--- start ---
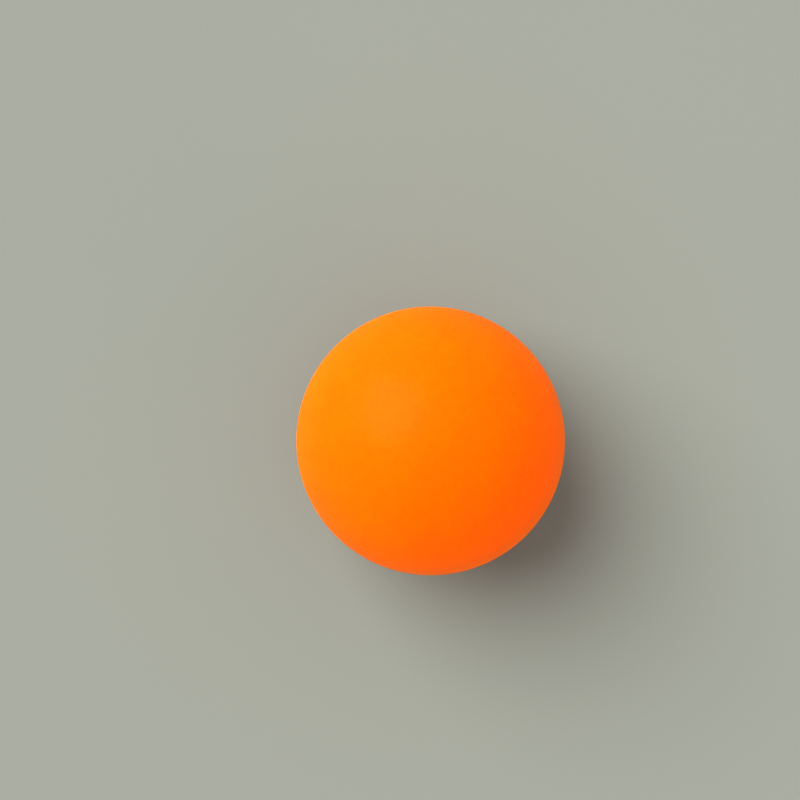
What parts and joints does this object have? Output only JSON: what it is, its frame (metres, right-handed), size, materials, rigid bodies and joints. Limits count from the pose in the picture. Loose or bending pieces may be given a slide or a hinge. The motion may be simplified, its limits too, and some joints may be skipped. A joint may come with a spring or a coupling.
{
  "type": "table tennis ball",
  "caption": "Hollow orange plastic ball for table tennis, made of half shells with a lap joint cemented at the equator.",
  "frame": {"origin": "the ball's centre, which lies in the seam plane and is the middle of the bounding box", "axes": "+Z is the polar axis, at right angles to the seam plane, towards the half shell with the outer lip; X and Y lie in the seam plane, and the ball is the same all round them"},
  "size_m": [0.04, 0.04, 0.04],
  "materials": {
    "orange_shell": "tumbled matte, slightly translucent, thin-walled ABS-type thermoplastic",
    "seam_cement": "shell plastic dissolved in solvent and set hard, sanded flush outside, glossy bead inside"
  },
  "bodies": {
    "root": {"upper_half_shell": "orange_shell", "lower_half_shell": "orange_shell", "seam_cement": "seam_cement"}
  },
  "joints": []
}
--- end ---
== WHAT IS BEING ASKED ==
Return every line of the material exactly.

== FULL SOLUTION ==
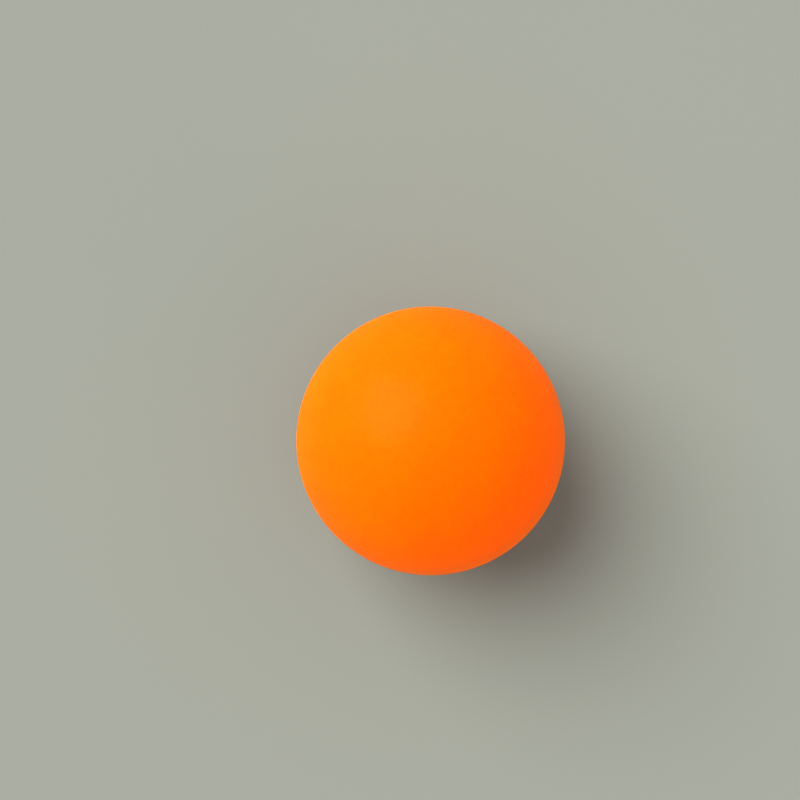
What parts and joints does this object have? Output only JSON: what it is, its frame (metres, right-handed), size, materials, rigid bodies and joints. Limits count from the pose in the picture. Loose or bending pieces may be given a slide or a hinge. The motion may be simplified, its limits too, and some joints may be skipped. A joint may come with a spring or a coupling.
{
  "type": "table tennis ball",
  "caption": "Hollow orange plastic ball for table tennis, made of half shells with a lap joint cemented at the equator.",
  "frame": {"origin": "the ball's centre, which lies in the seam plane and is the middle of the bounding box", "axes": "+Z is the polar axis, at right angles to the seam plane, towards the half shell with the outer lip; X and Y lie in the seam plane, and the ball is the same all round them"},
  "size_m": [0.04, 0.04, 0.04],
  "materials": {
    "orange_shell": "tumbled matte, slightly translucent, thin-walled ABS-type thermoplastic",
    "seam_cement": "shell plastic dissolved in solvent and set hard, sanded flush outside, glossy bead inside"
  },
  "bodies": {
    "root": {"upper_half_shell": "orange_shell", "lower_half_shell": "orange_shell", "seam_cement": "seam_cement"}
  },
  "joints": []
}